Nonprofit organizations focused on disease research are transforming their traditional roles, and emerging as key players in accelerating the development of better treatments and cures, according to a recent report by the Harvard Stem Cell Institute (HSCI) and the Multiple Myeloma Research Foundation (MMRF).  The Harvard Business School convened a roundtable panel in 2011 that addressed the obstacles facing drug development today.  JDRF was one of a handful of nonprofits—which also included the Michael J. Fox Foundation for Parkinson’s Research, the Cure Alzheimer’s Fund, and the Bill & Melinda Gates Foundation—who participated in the panel, and discussed how they are stepping in to bridge gaps between laboratory research and the commercialization of new products and treatments. 

Despite many scientific advances, targeted treatments and cures for many complex diseases remain elusive.  Therefore, drug development in areas like type 1 diabetes (T1D), Parkinson’s disease, or Alzheimer’s disease remains a challenge.  In addition, regulatory hurdles can make the approval process for new drugs difficult, and more companies and venture capitalists are reluctant to invest in early stage research given the current economic environment.  These are a few of the factors that are contributing to the changing landscape of drug development, which formed the basis of the roundtable conversations at Harvard.
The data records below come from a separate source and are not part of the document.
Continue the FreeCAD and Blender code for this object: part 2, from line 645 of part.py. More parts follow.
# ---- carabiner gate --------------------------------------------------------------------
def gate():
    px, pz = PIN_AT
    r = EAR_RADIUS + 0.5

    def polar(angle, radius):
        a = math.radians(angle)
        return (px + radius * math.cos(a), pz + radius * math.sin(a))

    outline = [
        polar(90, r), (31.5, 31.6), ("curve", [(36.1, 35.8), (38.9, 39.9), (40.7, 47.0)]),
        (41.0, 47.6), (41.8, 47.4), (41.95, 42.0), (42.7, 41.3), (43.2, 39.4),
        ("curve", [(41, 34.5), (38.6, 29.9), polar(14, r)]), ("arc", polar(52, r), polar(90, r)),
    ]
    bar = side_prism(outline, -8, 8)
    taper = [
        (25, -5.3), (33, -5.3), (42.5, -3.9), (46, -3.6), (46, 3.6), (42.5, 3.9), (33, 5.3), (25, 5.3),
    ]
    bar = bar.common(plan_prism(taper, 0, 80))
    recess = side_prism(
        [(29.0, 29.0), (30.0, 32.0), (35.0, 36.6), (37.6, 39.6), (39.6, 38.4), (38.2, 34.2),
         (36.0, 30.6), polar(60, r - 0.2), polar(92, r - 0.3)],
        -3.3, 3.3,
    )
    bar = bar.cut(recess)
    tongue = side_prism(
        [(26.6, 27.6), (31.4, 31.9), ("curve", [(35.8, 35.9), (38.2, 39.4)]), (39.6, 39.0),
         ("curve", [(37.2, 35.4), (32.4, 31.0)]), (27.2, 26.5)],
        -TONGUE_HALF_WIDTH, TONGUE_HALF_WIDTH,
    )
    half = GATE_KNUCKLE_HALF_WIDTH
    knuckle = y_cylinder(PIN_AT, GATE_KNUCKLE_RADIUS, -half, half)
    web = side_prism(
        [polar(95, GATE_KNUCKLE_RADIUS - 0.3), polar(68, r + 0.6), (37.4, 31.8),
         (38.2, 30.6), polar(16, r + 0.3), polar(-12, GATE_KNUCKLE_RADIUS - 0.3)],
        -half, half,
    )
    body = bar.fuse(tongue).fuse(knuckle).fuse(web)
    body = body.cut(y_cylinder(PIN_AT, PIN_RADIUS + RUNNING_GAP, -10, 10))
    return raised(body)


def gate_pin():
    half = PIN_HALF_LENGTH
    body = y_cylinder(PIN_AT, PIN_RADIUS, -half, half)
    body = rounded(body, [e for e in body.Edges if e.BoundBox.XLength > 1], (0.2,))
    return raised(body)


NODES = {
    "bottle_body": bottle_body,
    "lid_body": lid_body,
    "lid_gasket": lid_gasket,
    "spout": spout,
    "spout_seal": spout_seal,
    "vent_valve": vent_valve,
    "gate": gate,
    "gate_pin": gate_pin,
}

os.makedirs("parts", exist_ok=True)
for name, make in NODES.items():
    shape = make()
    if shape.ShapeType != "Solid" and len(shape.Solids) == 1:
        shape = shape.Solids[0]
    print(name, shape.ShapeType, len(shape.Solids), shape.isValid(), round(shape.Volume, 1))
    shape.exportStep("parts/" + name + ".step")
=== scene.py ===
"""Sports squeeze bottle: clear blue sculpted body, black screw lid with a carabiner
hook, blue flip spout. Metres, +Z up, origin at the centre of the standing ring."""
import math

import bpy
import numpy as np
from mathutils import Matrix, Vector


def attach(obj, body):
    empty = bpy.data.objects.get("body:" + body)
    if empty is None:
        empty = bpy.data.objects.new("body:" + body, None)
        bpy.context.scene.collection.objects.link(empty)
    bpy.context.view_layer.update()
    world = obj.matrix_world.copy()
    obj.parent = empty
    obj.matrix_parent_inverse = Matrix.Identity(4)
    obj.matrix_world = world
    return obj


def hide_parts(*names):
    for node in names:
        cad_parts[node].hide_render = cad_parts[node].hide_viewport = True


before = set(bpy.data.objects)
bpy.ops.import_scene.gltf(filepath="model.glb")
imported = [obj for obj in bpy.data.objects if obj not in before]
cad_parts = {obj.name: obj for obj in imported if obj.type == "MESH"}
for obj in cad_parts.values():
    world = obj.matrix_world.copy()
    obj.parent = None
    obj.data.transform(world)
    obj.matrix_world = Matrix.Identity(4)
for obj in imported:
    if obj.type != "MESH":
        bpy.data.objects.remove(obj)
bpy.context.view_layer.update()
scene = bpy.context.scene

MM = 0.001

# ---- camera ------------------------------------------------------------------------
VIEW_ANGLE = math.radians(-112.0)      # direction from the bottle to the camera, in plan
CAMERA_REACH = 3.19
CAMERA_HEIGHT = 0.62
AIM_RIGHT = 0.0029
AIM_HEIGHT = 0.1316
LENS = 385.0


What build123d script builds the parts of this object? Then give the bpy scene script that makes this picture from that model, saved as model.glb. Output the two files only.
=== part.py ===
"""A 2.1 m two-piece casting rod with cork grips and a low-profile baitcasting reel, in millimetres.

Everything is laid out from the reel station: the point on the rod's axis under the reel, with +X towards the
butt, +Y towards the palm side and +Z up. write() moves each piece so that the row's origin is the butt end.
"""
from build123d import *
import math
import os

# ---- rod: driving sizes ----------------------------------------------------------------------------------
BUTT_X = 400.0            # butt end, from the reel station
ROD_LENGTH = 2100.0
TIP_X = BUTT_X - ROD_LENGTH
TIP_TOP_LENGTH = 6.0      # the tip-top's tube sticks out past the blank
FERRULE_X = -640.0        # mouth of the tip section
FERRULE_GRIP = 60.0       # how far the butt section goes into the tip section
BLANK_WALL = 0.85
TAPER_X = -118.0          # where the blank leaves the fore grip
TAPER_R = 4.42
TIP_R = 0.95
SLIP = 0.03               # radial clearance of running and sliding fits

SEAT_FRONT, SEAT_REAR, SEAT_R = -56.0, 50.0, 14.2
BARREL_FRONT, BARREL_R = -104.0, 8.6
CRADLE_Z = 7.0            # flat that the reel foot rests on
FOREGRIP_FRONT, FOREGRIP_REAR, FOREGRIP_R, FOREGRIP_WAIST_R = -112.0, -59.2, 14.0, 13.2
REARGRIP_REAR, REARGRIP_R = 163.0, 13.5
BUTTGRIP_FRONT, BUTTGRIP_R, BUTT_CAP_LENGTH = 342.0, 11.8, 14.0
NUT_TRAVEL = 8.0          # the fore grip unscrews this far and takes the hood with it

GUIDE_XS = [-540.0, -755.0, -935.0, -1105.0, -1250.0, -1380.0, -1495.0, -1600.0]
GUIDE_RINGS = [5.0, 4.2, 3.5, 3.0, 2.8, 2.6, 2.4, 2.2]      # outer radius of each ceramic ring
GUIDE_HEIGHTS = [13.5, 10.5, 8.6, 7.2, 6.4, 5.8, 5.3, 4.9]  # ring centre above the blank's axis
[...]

The discussions from the panel were documented in HSCI and MMRF’s recently released white paper, “The Advancing Role of Non-Profit Organizations in Drug Development.”  The paper outlines case studies, best practices, and the most effective new models that nonprofit organizations are using to accelerate research and development efforts leading to better treatments and cures for diseases.  Like many other diseases, T1D is complex and remains a huge, unmet medical need.  As the leading charitable organization focused on T1D research, JDRF continually looks at what has to happen to bring therapies to people faster, identify critical gaps and try to find innovative opportunities so that promising early stage research can progress to potential therapies.   

To bridge these gaps, nonprofits like JDRF are assuming the role of a “trusted third party” and facilitating collaborations with industry and others to influence research strategy.  In this unique role, nonprofits are not only providing financial support, but additional expertise on research plans and even regulatory guidance.  Furthermore, strategic partnerships between nonprofits and industry help reduce the risk of early-stage research that is often considered “high risk” since the science is not yet proven or the return on investment uncertain.  As a result, more companies are seeing a benefit to entering previously empty arenas, further helping to advance research toward better treatments and cures for diseases like T1D.  JDRF’s industry partnerships program, developed in 2006, is an integral part of the organization’s overall strategy to accelerate better treatments and cures, supporting critical research that otherwise would not have advanced without JDRF’s involvement. 

Of note, JDRF’s chief scientific officer, Dr. Richard Insel, highlighted JDRF’s collaboration with the Genomics Institute of the Novartis Research Foundations (GNF) as an example of innovative deal structures that nonprofits are creating to allow them to partner more meaningfully with innovators throughout the drug development pipeline.  The GNF collaboration is part of JDRF’s industry partnerships program. 

Dr. Insel pointed out that through funding basic academic research, JDRF had proven that it was possible to generate new pancreatic beta cells.  But like the other nonprofits at the roundtable, JDRF discovered a gap between the research being performed at academic institutions and the products being developed for commercial use.  By partnering with GNF, Novartis and GNF would undertake the responsibility for commercializing and developing beta cell regeneration products while JDRF would provide access to its significant academic networks and experience in the T1D space.  Should GNF succeed in commercializing a product based on this research, JDRF would be entitled to a modest return on its investments.

JDRF’s partnership with GNF is just one example of how nonprofits are forming strategic alliances with industry to develop better treatments and cures, and accelerate the delivery of these advances to the marketplace.